Raw data:
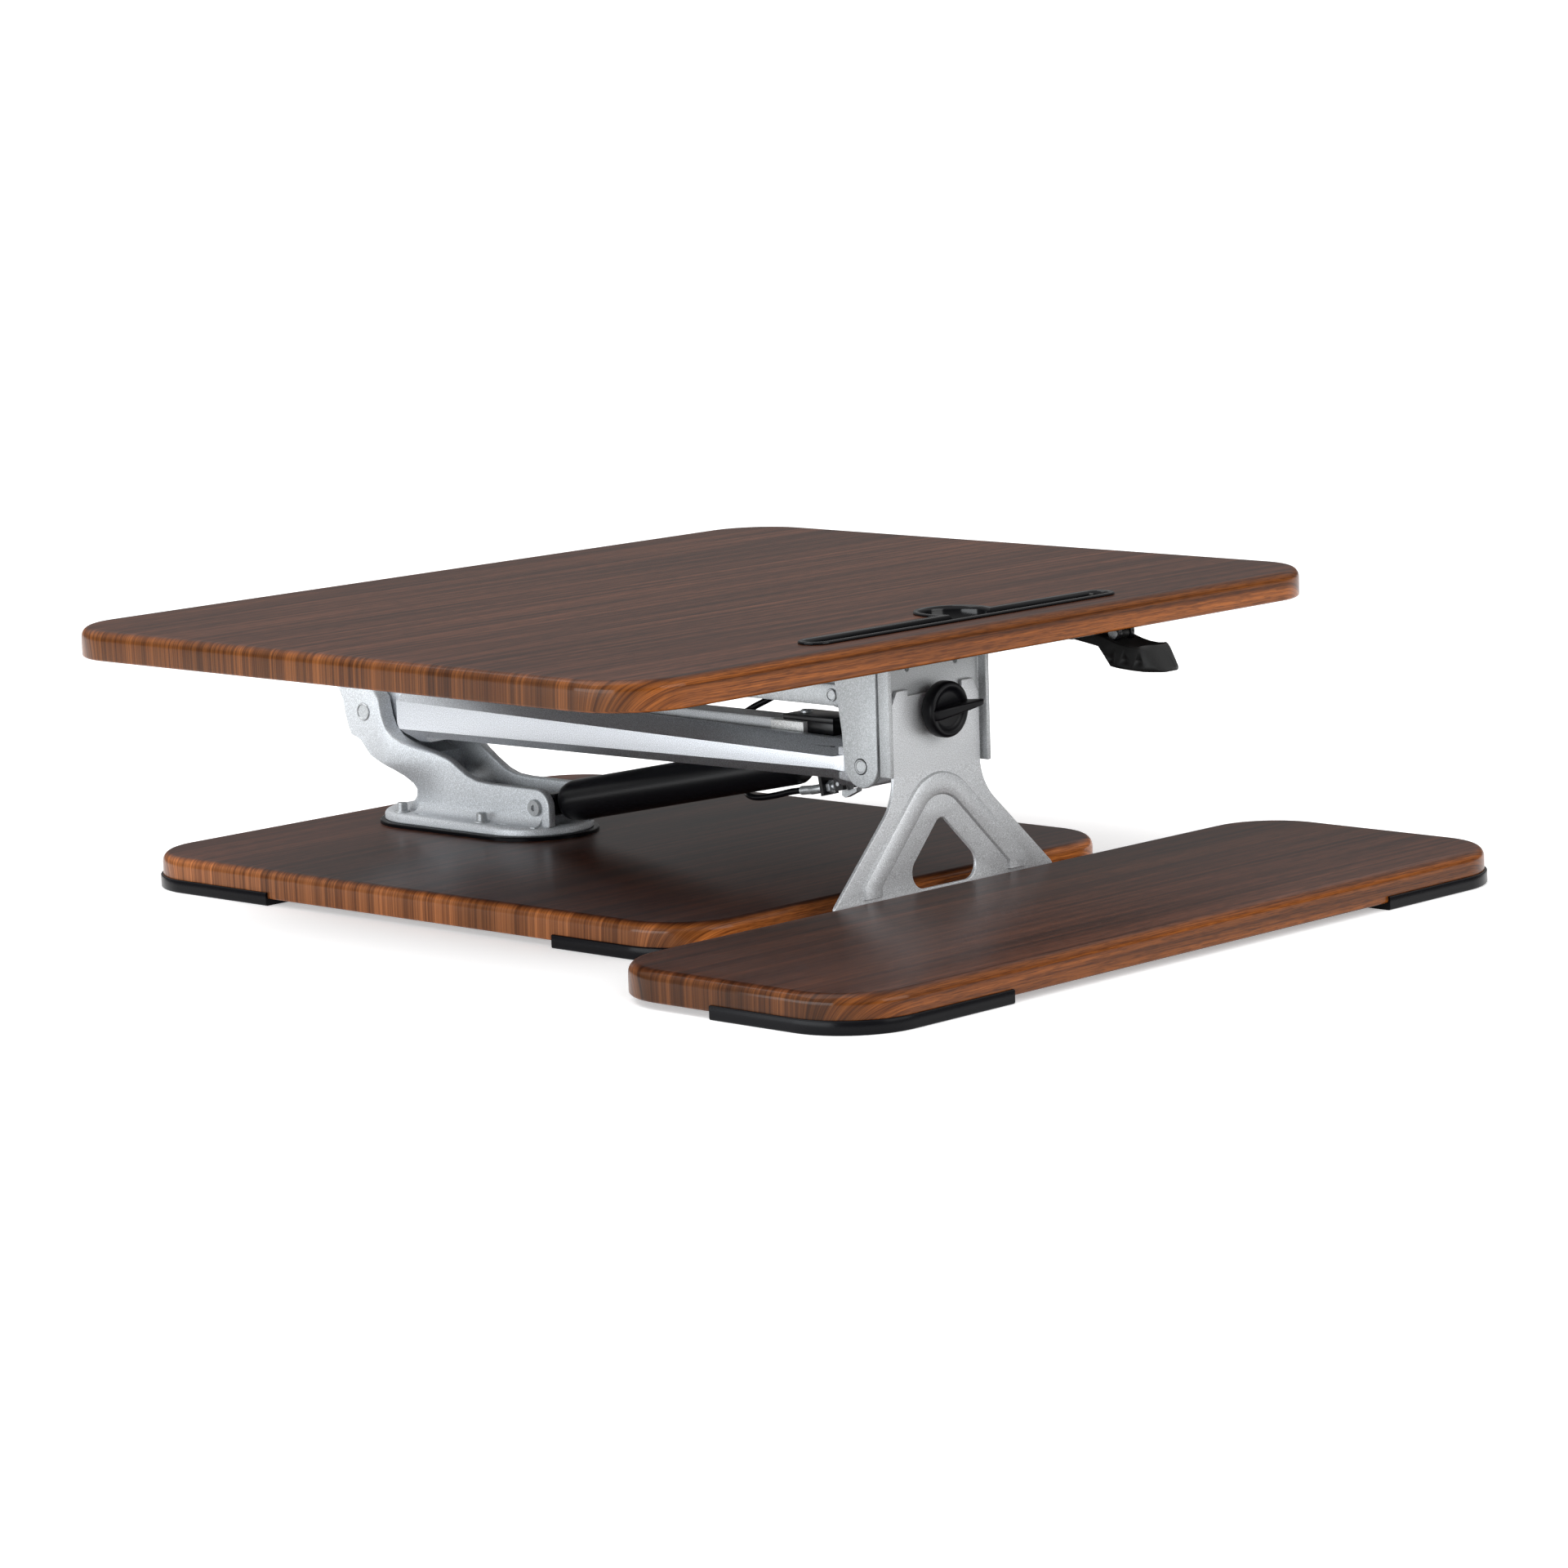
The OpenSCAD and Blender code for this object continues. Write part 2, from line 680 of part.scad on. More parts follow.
module clamp_washer() {
  color([0.03, 0.03, 0.03]) difference() {
    y_rod(0, clamp_z, 11, knob_y, knob_y + 1.4);
    y_rod(0, clamp_z, clamp_d / 2, knob_y - 1, knob_y + 2);
  }
}

module clamp_bolt() {
  color([0.8, 0.8, 0.82]) y_rod(0, clamp_z, clamp_d / 2, knob_y - 7, chan_web[1] + 14);
}

// ---- Keyboard tray -----------------------------------------------------------------------

module keyboard_tray() {
  color([0.34, 0.25, 0.22]) board(tray_w, tray_d, tray_y, low_z);
}

module tray_foot(sx) {
  corner_foot(tray_w, tray_d, tray_y, sx, -1, true);
}

// Neck and fork of the bracket from the front: straight neck, arcs, then straight flared legs
neck_half = 47;
arc_r = 42;
rib_t = 1.5;
rib_mid = 66.6;                           // height of the middle of the rib's round top
function arc_pts(n) = [for (i = [0:n]) let (a = fork_flare * i / n)
  [neck_half + arc_r * (1 - cos(a)), fork_bend - arc_r * sin(a)]];

module fork_outline() {
  right = concat([[29, 167], [29, 171.5], [41, 171.5], [neck_half, 161]], arc_pts(10),
    [[fork_half, low_top], [fork_half, 20], [fork_half - 8, low_z - plate_t]]);
  polygon(concat(right, [for (i = [len(right) - 1:-1:0]) [-right[i][0], right[i][1]]]));
}

// Side view of the plate, y0 behind its front face to y1 in front of it, down to height z
module plate_side(y0, y1, z) {
  lean = (fork_bend - z) * tan(fork_lean);
  front = plate_y - plate_t;
  polygon([[front + y0, 180], [front + y0, fork_bend], [front - lean + y0, z],
    [front - lean - y1, z], [front - y1, fork_bend], [front - y1, 180]]);
}

// The front outline given as a child, cut out of the plate's side view
module pressed(y0, y1, z) {
  intersection() {
    profile(-150, 150) plate_side(y0, y1, z);
    translate([0, -170, 0]) rotate([90, 0, 0]) linear_extrude(40) children();
  }
}

// Arch for the rib: everything within r of its middle, down two legs that end at x = foot_x
module arch(r, foot_x) {
  side = r * sin(45);
  translate([0, rib_mid]) {
    circle(r);
    polygon([[side, side], [foot_x, 2 * side - foot_x], [foot_x, -rib_mid], [-foot_x, -rib_mid],
      [-foot_x, 2 * side - foot_x], [-side, side], [0, 0]]);
  }
}

module fork_hole() {
  hull() {
    translate([0, 68]) circle(7);
    for (x = [-22.5, 22.5]) translate([x, 38.5]) circle(12);
  }
}

module tray_bracket() {
  slot_r = clamp_d / 2 + 0.4;
  color([0.72, 0.74, 0.76]) {
    pressed(plate_t, 0, low_z - plate_t) difference() {
      fork_outline();
      fork_hole();
      for (z = [clamp_z - clamp_slide, clamp_z]) translate([0, z]) circle(slot_r);
      translate([-slot_r, clamp_z - clamp_slide]) square([2 * slot_r, clamp_slide]);
    }
    pressed(0.5, rib_t, low_top + 1) difference() {
      arch(arc_r, 88);
      arch(25, 68);
    }
    // Flange under the tray
    translate([-108, -236, low_z - plate_t]) difference() {
      cube([216, 45.5, plate_t]);
      for (x = [18, 72, 144, 198]) translate([x, 22, -1]) cylinder(h = 6, r = 2.2);
    }
  }
}

module tray_screws() {
  color([0.75, 0.75, 0.77]) for (x = [-90, -36, 36, 90])
    translate([x, -214, low_z - plate_t]) {
      cylinder(h = 3, r = 2.2);
      translate([0, 0, -1.5]) cylinder(h = 1.5, r = 4.2);
    }
}

// ---- Gas spring --------------------------------------------------------------------------

tube_r = tube_d / 2;
tube_end = 264;
module strut_tube() {
  color([0.03, 0.03, 0.03]) on_strut() difference() {
    union() {
      translate([10, 0, 0]) rotate([0, 90, 0]) rotate_extrude() polygon([[0, 0], [9, 0],
        [13, 2], [15, 5], [tube_r, 10], [tube_r, tube_end - 10], [0, tube_end - 10]]);
      rotate([90, 0, 0]) cylinder(h = 22, r = 9, center = true);
      translate([0, -8, -8]) cube([14, 16, 16]);
    }
    rotate([90, 0, 0]) cylinder(h = 40, r = 4 + run, center = true);
    translate([24, 0, 0]) rotate([0, 90, 0]) cylinder(h = tube_end, r = tube_r - 2.5);
  }
}

module strut_gland() {
  color([0.2, 0.2, 0.2]) on_strut() difference() {
    translate([tube_end - 14, 0, 0]) rotate([0, 90, 0]) cylinder(h = 13, r = tube_r - 2.5);
    translate([tube_end - 20, 0, 0]) rotate([0, 90, 0]) cylinder(h = 40, r = rod_d / 2 + run);
  }
}

piston_x = 148;
module piston() {
  color([0.6, 0.6, 0.6]) on_strut() difference() {
    translate([piston_x, 0, 0]) rotate([0, 90, 0]) cylinder(h = 8, r = tube_r - 3);
    translate([piston_x - 1, 0, 0]) rotate([0, 90, 0]) cylinder(h = 10, r = rod_d / 2);
  }
}

module piston_rod() {
  color([0.85, 0.85, 0.87]) on_strut() translate([piston_x, 0, 0]) rotate([0, 90, 0])
    cylinder(h = 284 - piston_x, r = rod_d / 2);
}

// Head on the rod's end: an eye between the arm's two bolts, and a tongue for the adjuster
module release_head() {
  color([0.3, 0.3, 0.32]) on_strut() difference() {
    union() {
      translate([284, -head_half, -8]) cube([26, 2 * head_half, 16]);
      translate([strut_len, 0, 0]) rotate([90, 0, 0])
        cylinder(h = 2 * head_half, r = 8, center = true);
      translate([284, -8, -27]) cube([3, 16, 20]);
      for (y = [-head_half, 7]) translate([302, y, -25]) cube([8, 4, 20]);
    }
    translate([strut_len, 0, 0]) rotate([90, 0, 0]) cylinder(h = 40, r = 4.2, center = true);
    translate([280, 0, -21.5]) rotate([0, 90, 0]) cylinder(h = 10, r = 3);
    translate([306, 0, -20]) rotate([90, 0, 0]) cylinder(h = 40, r = 1.5 + run, center = true);
  }
}

module cable_adjuster() {
  color([0.75, 0.75, 0.77]) on_strut() {
    translate([268, 0, -21.5]) rotate([0, 90, 0]) cylinder(h = 12, r = 3.4);
    translate([280, 0, -21.5]) rotate([0, 90, 0]) cylinder(h = 13, r = 2.9);
    translate([287, 0, -21.5]) rotate([0, 90, 0]) cylinder(h = 3.5, r = 5, $fn = 6);
  }
}

module release_cable_lower() {
  color([0.03, 0.03, 0.03]) bar_along(cable_low, cable_d);
}

// Hook-shaped lever that the wire pulls, on its own pin in the head
module release_lever() {
  color([0.7, 0.7, 0.72]) on_strut() {
    rotate([90, 0, 0]) translate([0, 0, -3]) linear_extrude(6) {
      translate([306, -20]) circle(3.5);
      polygon([[303, -20], [300, -29], [303, -31], [315, -28], [316, -25], [307, -26],
        [309.5, -20]]);
    }
    translate([306, 0, -20]) rotate([90, 0, 0]) cylinder(h = 24, r = 1.5, center = true);
  }
}

// ---- Assembly ----------------------------------------------------------------------------

base_board();
base_foot(-1, -1);  // base_foot_left_front
base_foot(1, -1);  // base_foot_right_front
base_foot(-1, 1);  // base_foot_left_rear
base_foot(1, 1);  // base_foot_right_rear
post_gasket();
post_casting();
post_studs();
arm_rear_pin();
link_rear_pin();
strut_lower_bolt();
arm_casting();
arm_rear_bushes();
arm_front_bushes();
strut_upper_bolts();
cable_cover();
cable_clip_block();
cable_clip_plate();
cable_clip_screw();
release_cable_middle();
upper_link();
link_bushes();
worktop();
worktop_screws();
carriage_bracket();
arm_front_pin();
link_front_pin();
tray_channel();
channel_rivets();
clamp_nut();
tablet_slot();
handle_bracket();
handle_pin();
handle_screws();
release_cable_upper();
release_handle();
clamp_knob();
clamp_washer();
clamp_bolt();
keyboard_tray();
tray_bracket();
tray_screws();
tray_foot(-1);  // tray_foot_left
tray_foot(1);  // tray_foot_right
strut_tube();
strut_gland();
piston_rod();
piston();
release_head();
cable_adjuster();
release_cable_lower();
release_lever();
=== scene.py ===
import json
from math import atan2, cos, pi, radians, sin, sqrt

import bmesh
import bpy
from mathutils import Matrix, Vector


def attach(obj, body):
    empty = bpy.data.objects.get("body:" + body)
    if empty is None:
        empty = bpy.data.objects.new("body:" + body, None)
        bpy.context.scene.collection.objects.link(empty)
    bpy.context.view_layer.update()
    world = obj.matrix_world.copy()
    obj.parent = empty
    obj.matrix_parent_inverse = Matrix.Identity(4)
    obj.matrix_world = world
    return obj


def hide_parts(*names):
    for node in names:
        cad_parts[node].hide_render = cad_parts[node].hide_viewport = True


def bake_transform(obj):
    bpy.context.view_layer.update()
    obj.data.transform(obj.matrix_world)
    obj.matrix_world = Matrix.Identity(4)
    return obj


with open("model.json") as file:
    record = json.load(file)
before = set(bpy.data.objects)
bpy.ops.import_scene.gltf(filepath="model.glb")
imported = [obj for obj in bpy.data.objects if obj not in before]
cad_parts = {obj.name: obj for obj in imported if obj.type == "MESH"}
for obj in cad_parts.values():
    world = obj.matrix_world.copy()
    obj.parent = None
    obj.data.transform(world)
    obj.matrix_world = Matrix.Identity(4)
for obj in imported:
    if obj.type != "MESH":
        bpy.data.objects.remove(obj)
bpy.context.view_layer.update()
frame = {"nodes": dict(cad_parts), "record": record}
MM = 0.001

# Everything below is in millimetres, as in the CAD, until a mesh is made.
# Pivots in Y and Z: P is a rear pin and Q a front one, 1 on the arm and 2 on the upper link
P1, Q1 = (375, 115), (-152, 115)
P2, Q2 = (416, 162), (-111, 162)
# The gas spring's lower bolt in Y and Z, and its slope at rest
S1 = (206, 51)
TILT = radians(11.67)
# Each board's width, depth and centre in Y; all are BOARD_T thick
WORKTOP, BASE, TRAY = (750, 600, 48), (475, 590, 137), (720, 240, -312)
BOARD_T, CORNER_R = 22, 55
WORKTOP_Z, LOW_BOARD_Z = 200, 5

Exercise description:
Print the lines from the line with "base_board();" to the line with "for node in" exactly, and print nothing else. Both of those lines are included.

In response:
base_board();
base_foot(-1, -1);  // base_foot_left_front
base_foot(1, -1);  // base_foot_right_front
base_foot(-1, 1);  // base_foot_left_rear
base_foot(1, 1);  // base_foot_right_rear
post_gasket();
post_casting();
post_studs();
arm_rear_pin();
link_rear_pin();
strut_lower_bolt();
arm_casting();
arm_rear_bushes();
arm_front_bushes();
strut_upper_bolts();
cable_cover();
cable_clip_block();
cable_clip_plate();
cable_clip_screw();
release_cable_middle();
upper_link();
link_bushes();
worktop();
worktop_screws();
carriage_bracket();
arm_front_pin();
link_front_pin();
tray_channel();
channel_rivets();
clamp_nut();
tablet_slot();
handle_bracket();
handle_pin();
handle_screws();
release_cable_upper();
release_handle();
clamp_knob();
clamp_washer();
clamp_bolt();
keyboard_tray();
tray_bracket();
tray_screws();
tray_foot(-1);  // tray_foot_left
tray_foot(1);  // tray_foot_right
strut_tube();
strut_gland();
piston_rod();
piston();
release_head();
cable_adjuster();
release_cable_lower();
release_lever();
=== scene.py ===
import json
from math import atan2, cos, pi, radians, sin, sqrt

import bmesh
import bpy
from mathutils import Matrix, Vector


def attach(obj, body):
    empty = bpy.data.objects.get("body:" + body)
    if empty is None:
        empty = bpy.data.objects.new("body:" + body, None)
        bpy.context.scene.collection.objects.link(empty)
    bpy.context.view_layer.update()
    world = obj.matrix_world.copy()
    obj.parent = empty
    obj.matrix_parent_inverse = Matrix.Identity(4)
    obj.matrix_world = world
    return obj


def hide_parts(*names):
    for node in names:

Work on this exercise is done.